Desenvolvi no opúsculo a “teoria da sobrevivência”. Quem almeja o poder luta, por todos os meios, para consegui-lo e, como a história demonstra, quase sempre sem ética e sem escrúpulos. Não sem razão, Lord Acton dizia, no século XIX, que “o poder corrompe e o poder absoluto corrompe absolutamente”.
Ocorre que, no momento que o poder é alcançado, quem o detém luta para mantê-lo por meio da construção de narrativas, cada vez tornando-se menos ético e mais engenhoso, até ser afastado. As narrativas são sempre de mais fácil construção nas ditaduras, mas são comuns nas democracias e tendem a crescer quando elas começam a morrer.
A característica maior da narrativa é transformar uma mentira numa verdade e torná-la para o povo um fato inconteste, ora valorizando fatos irrelevantes, ora, com criatividade, forjando fatos como, aliás, Hitler conseguiu com a juventude alemã com a célebre frase: “O amanhã pertence a nós”.
Nas democracias, a luta pelo poder é mais controlada, pois as oposições desfazem narrativas e os Poderes Judiciários neutros permitem que correções de rumo ocorram. Mesmo assim, as campanhas para conquistar o poder são destinadas, não a debater ideias, mas literalmente destruir os adversários. Quando Levitsky e Ziblatti escreveram “Como as democracias morrem”, embora com um viés nitidamente a favor do partido democrata, desventraram que as mais estáveis democracias do mundo também correm risco.

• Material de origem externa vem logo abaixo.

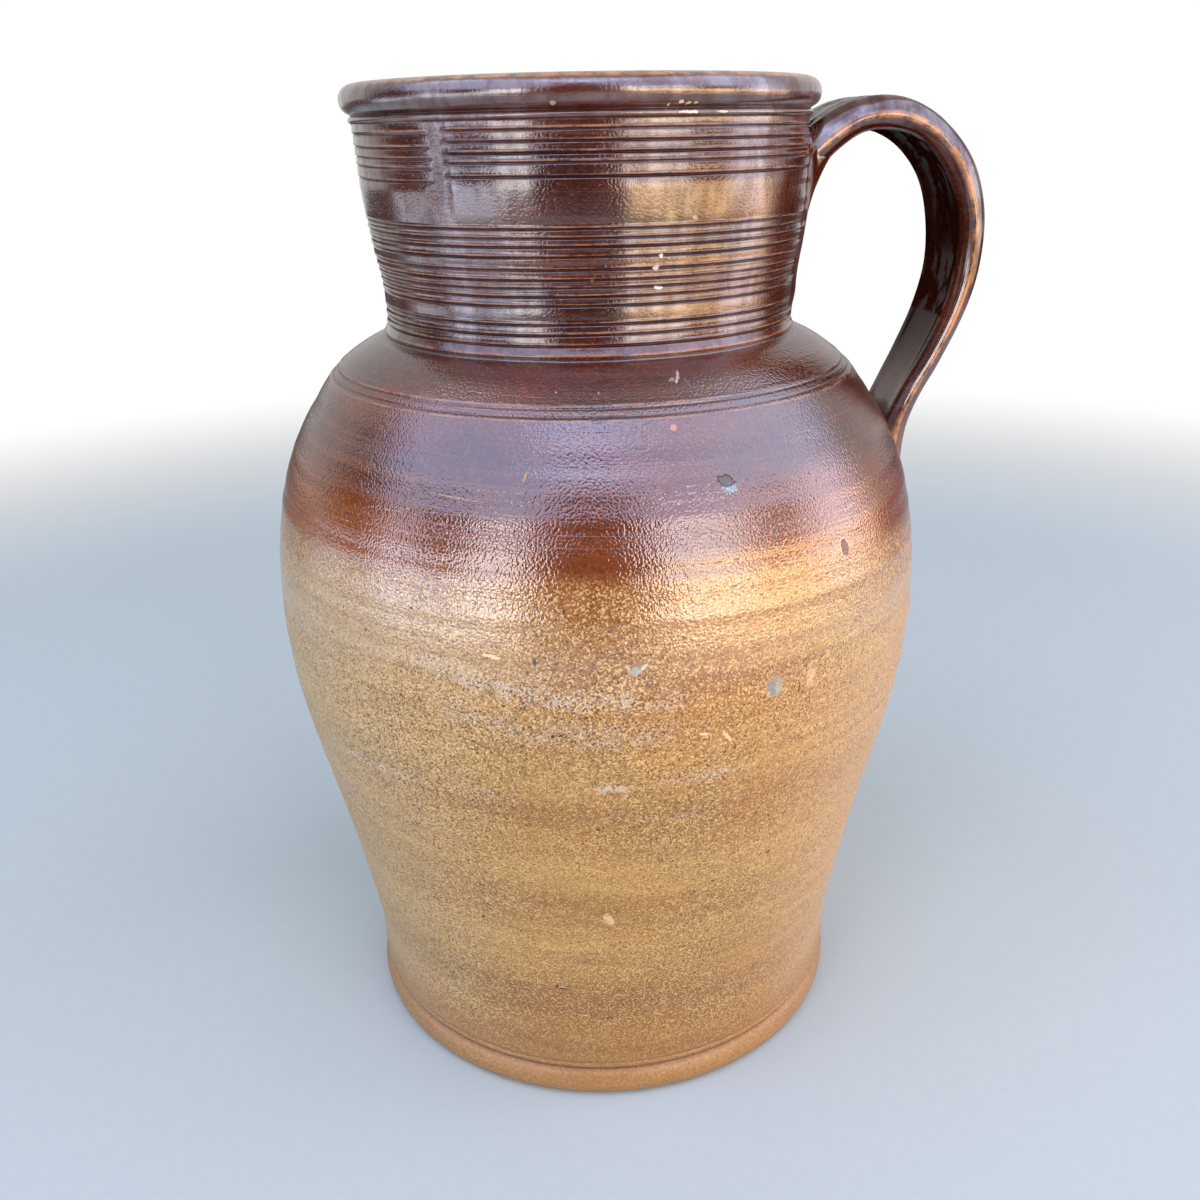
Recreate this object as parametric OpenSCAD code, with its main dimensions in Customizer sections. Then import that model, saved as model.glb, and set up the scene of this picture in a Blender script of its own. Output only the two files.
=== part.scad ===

O certo é que, através da história, os que lutam pelo poder e os que querem mantê-lo, à luz da teoria da sobrevivência, necessitam de narrativas e não da verdade dos fatos, manipulando-as à sua maneira e semelhança, com interpretações “pro domo sua” das leis, reescrevendo-as e impondo-as, quanto mais força tem sobre os órgãos públicos, mesmo nas democracias, e reduzindo a única arma válida numa democracia, que é a palavra, a sua expressão menor, quando não a suprimindo.
É que, infelizmente, há uma escassez monumental de estadistas no mundo e um espantoso excesso de políticos cujo único objetivo é ter o poder e, quando atingem seu objetivo, terminam servindo-se mais do que servindo ao povo, pois servir ao povo é apenas um efeito colateral e não obrigatoriamente necessário.
Os ciclos históricos demonstram, todavia, que quando, pela teoria da sobrevivência os limites do razoável são superados, as reações fazem-se notar, não havendo “sobrevivência permanente no poder”. As verdades, no tempo, aparecem, e, perante a história, as narrativas desaparecem e surge “a realidade nua dos fatos”.